Um, Screamingaddabs, I don't really know why I'm planning to put it all together in one document except for page numbers etc, as I'm no Word expert and I don't know how to make it work any other way, though I'm guessing there probably is a way to make the page numbers tie up even though they're in different documents?

What has made me really laugh writing this post is that I always put Word on my CV as a skill and it so obviously is not....!

Avatar for sneaks

my advice - write each chapter in a different word doc. only combine at the last possible minute. Then all you have to do is hit the 'refresh' button on mendeley and it should do all the sorting out automatically. Although I'm finding when you edit a reference, for example if I want to put e.g.

(e.g. Smith, 2010), rather than (Smith, 2010), it won't update the citation on any edits. So if it was (Smith, Jones & Wilson, 2002) and I changed it to (e.g. Smith, Jones & Wilson, 2002) - it will never go to (e.g. Smith et al 2002), because I've edited it, if that makes sense, whereas endnote did do that.


Page numbers can be easily sorted as there is a "start at" option so just choose the correct number. I'm not sure on references and other stuff though (I haven't written my thesis yet!) maybe combining will have to happen! As Sneaks says though, only combine right at the end. If you've been careful and used the "styles" and numbering systems properly it *should* just update everything perfectly!
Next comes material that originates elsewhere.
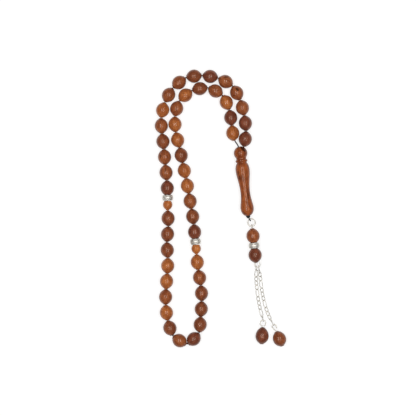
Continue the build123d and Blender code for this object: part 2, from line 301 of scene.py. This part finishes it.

Thank you both, I will have a play over the next couple of days and see how I get on! (up)

Avatar for sneaks

You really do have to combine, becuase at some point you need to send it to the printers, and I wouldn't trust any printers to get it all in the right order - even if you numbered it etc. they're bound (pardon the pun) to get it all messed up


This post has scared me a little bit, because I am doing all my references by hand, and I can't bear the thought of putting them all into Mendeley (I'm another one who's been burned by Endnote before and haven't yet forgiven it)... If it's mainly for the purposes of "et al"s and so on, I think I'll just suck it up if I miss one or two. I don't really trust software to correctly cite things. I know I'm a bit of an OCD perfectionist when it comes to citation, referencing etc, but I'm not sure I'm ready to change yet!

(And I'm also writing my PhD in lots of Word docs with the intention of only sticking them together at the very end, to sort out headings and ToCs etc, and the page numbering.)



I've used Endnote and Reference Manager when they've been available to me. I now use Mendeley because it's free. It's not bad. A little wonky in places and you have to be mindful of some errors that can creep in, but it's a very useful way of inserting citations, plus it has a number of other useful functions. Zotero is another free alternative.

Why anyone would willingly insert references by hand in this day and age is beyond me. Yes it requires effort to learn to use the software but it really is worth it. I don't want to have to renumber references when I swap paragraphs around or reformat references in different ways according to different journal requirements. Mendeley doesn't even require complicated importing - if you install the desktop version then dragging and dropping a pdf from your browser will work about 70% of the time.

Avatar for sneaks

Also, when you come to publish, a reference manager is amazing, because when Mr. hoity toity journal (that wanted APA referencing style) rejects you, and you want to send it to Mr. a little less hoity toity journal (that wants harvard referencing), then it literally is a click of a button.

Have we sold it to you yet? :p


Hi, you might also want to review the short thread (on this site) called 'LaTeX Versus MS Word And Referencing With Refworks' as this topic is in a similar vein.

I have used word for an MSc project and it was horrid! I have nearly committed to Latex which seems to be really suited to expansive documents. It would also work well for you splicing approach? Have a look at this link:

Good luck,



hehe Sneaks I enjoyed your post about the journals! I think I'm just a bit scared of reference managers, my university uses RefWorks and I've completely forgotten how to use it as they do the training at the start of your first year! They must realise that anything you learned then is forgotten by the end of your second year, tsk!


and p.s. off to look at Mendeley now...!


I'm the other way round to most people here... i use EndNote because i haven't forgiven Mendeley for crashing on me in my MEng dissertation! Hehe.

Though i do miss the "search pdf" feature of Mendeley. Sigh. I know you all say EndNote is expensive, but at my uni you can get a copy for £5 from the IT services people - you get a new licence for free each year. For £5 i find that having a commercially viable product means there is money involved in the development, which to me, makes it more stable. There are a few minor irritants with it though, i'll admit that. None of the available referencing solutions do everything i want of them!